At No. 81 in the world, Williams was ranked 53 spots higher than Errani, a qualifier. Williams’s streak of never having lost to a player outside the top 100 in 20 previous trips to the Australian Open was about to end. But in that moment on Wednesday, Errani was taking no chances.

“I was thinking to be ready, that anything can happen,” Errani said.

On Monday, Williams had dispatched Kirsten Flipkens to become the sixth woman in her 40s to win a main draw singles match at the Australian Open, joining a group that includes Billie Jean King.

Asked afterward if she thought of her age when she was on the court, she stared sternly at her inquisitor and asked, “Would it be front of mind for you?”

“Not necessarily,” he replied.

“There you go,” Williams said.

After her injury was treated on Wednesday, Williams rose and hobbled to her side of the court, dragging her left leg behind her. Somehow, she won two points before dropping her service game and the first set, 6-1, in 44 minutes.

During the changeover, Williams sat with her head in her hands, disconsolate. But she was not done.

She gingerly rose and made swing and serving motions with her racket and shuffled from side to side to test her sore right ankle and her stiff right knee. And then she played on.

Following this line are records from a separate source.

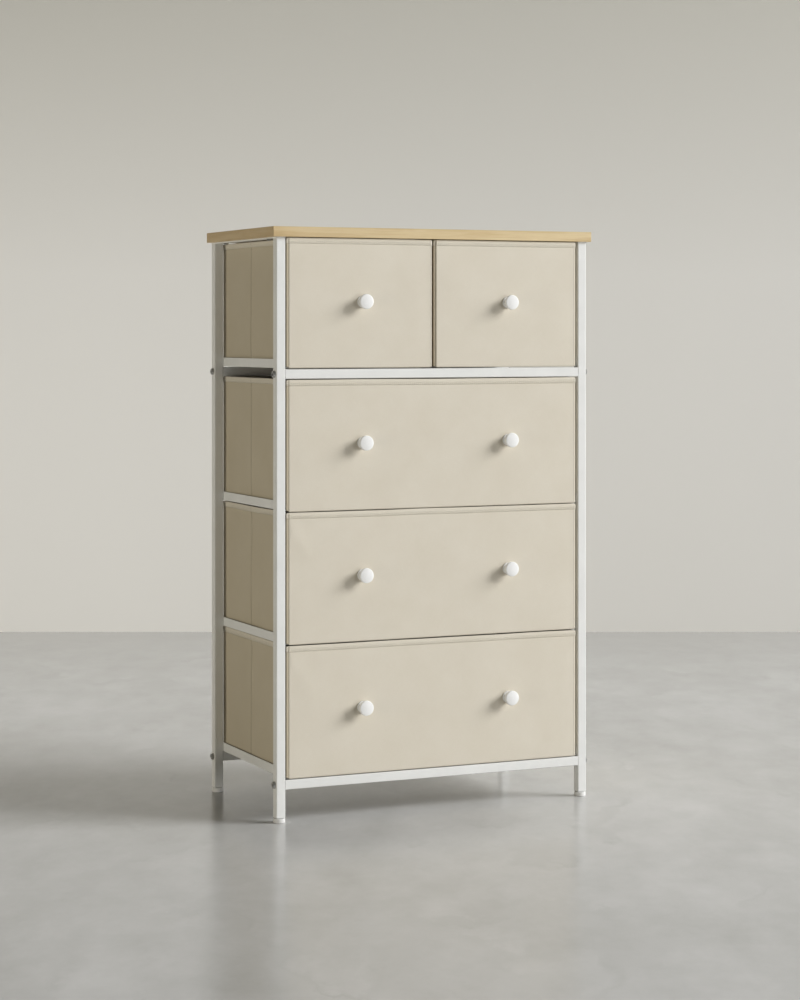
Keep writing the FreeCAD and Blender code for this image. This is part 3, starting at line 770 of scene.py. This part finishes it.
def makeStitches(name, cut):
    shape, shapeFaces = threadShape()
    points, faces = [], []
    for number, (spot, along, outward) in enumerate(stitchPlaces(cut)):
        turned = shape @ np.array([along, np.cross(along, outward), outward])
        points.append((turned + np.array(spot)) * mm)
        faces += [[number * len(shape) + corner for corner in face] for face in shapeFaces]
    mesh = smoothMesh(f"{name}_stitches", np.concatenate(points).tolist(), faces)
    mesh.materials.append(threadPaint.material)
    addPiece(f"{name}_stitches", mesh, name)


for seed, (name, front) in enumerate(fronts.items()):
    makeStitches(name, makeShell(name, front, 20 + 10 * seed))
    print("cloth of", name)


# powder-coated frame

steelCoat = {
    "white": rgb(0.815, 0.820, 0.805),
    "thin": rgb(0.760, 0.765, 0.750),
    "speck": rgb(0.62, 0.62, 0.60),
    "grain": 1500.0,     # orange peel, in waves a metre
    "peel": 0.05,
}


def makeCoatPaint():
    paint = Paint("powder_coat", {"Specular IOR Level": 0.45, "Coat Roughness": 0.35})
    place = paint.place()
    peel = paint.noise(place, steelCoat["grain"], 2.0)
    cloud = paint.noise(place, 22.0, 4.0, 0.6)
    specks = paint.clamped(0.70, 0.78, paint.noise(place, 2600.0, 1.0))
    thin = paint.clamped(0.30, 0.75, cloud)
    white = paint.mix(thin, steelCoat["white"], steelCoat["thin"])
    paint.set("Base Color", paint.mix(specks * 0.25, white, steelCoat["speck"]))
    paint.set("Roughness", 0.36 + cloud * 0.10 + peel * 0.06)
    paint.bump(peel * steelCoat["peel"] + cloud * 0.02, mm)
    return paint


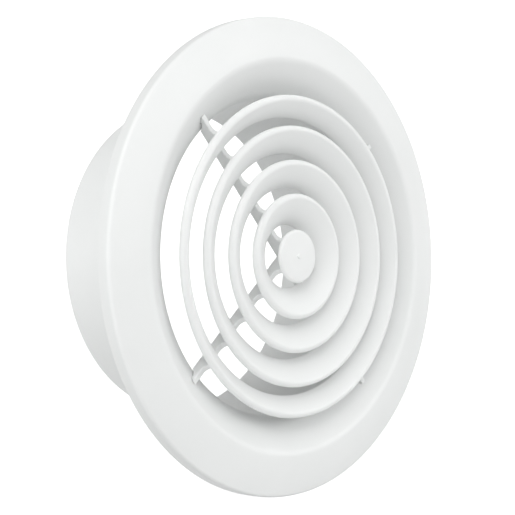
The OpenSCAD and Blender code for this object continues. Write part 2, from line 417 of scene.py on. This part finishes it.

Williams lost the first point of the next game after an 11-shot rally. She loped forward on the second point but netted her volley. She earned a point with a blistering return of a serve, then lost the game when, on the 11th shot of the rally, Errani landed a drop shot that Williams could not chase down.

Serving flat-footed, Williams was broken at 30-40 with another drop shot, which she tracked down but returned long.

Williams hung in — earning three break points in the next game and then saving two before losing her next service game. After Errani held her own serve again, Williams was down by 0-5.

Serving to prolong the match, Williams had a game point at 40-30 but couldn’t convert it. She staved off two match points — the first with a forehand winner on a 13-shot rally — before Errani converted her third to win, 6-1, 6-0, in 1 hour 15 minutes.

“Not really happy to win like that,” Errani said in an on-court interview. “I was so sorry for her.”

In a news conference afterward, Errani said she focused as best she could “on my tennis and what I had to do and that’s it.”

Williams, 40, did not speak with reporters after Wednesday’s loss, and it was unclear if she had played her final singles match at the Australian Open.Credit...Hamish Blair/Associated Press

Williams, who declined an interview through the WTA, left the grounds. Will she be back for a 22nd Australian Open?

“I just like being here,” she had said before this year’s tournament, professing a love for Australia. “I never leave early. I usually always hang around after, you know, if it’s not the result I wanted.”

In 2017, Williams lost to her sister Serena in the final in Melbourne. Since finishing as the runner-up at Wimbledon and advancing to the semifinals at the United States Open later that same year, she has not advanced to the second weekend in singles at a Grand Slam. But earlier this week, she sounded as if she was not done trying.

After her victory against Flipkens, Williams had said: “I’m trying to get better every day. I think that no matter what happens to you in life, you always hold your head up high, you give a hundred million percent. That’s what I do every single day. That’s something that I can be proud of.”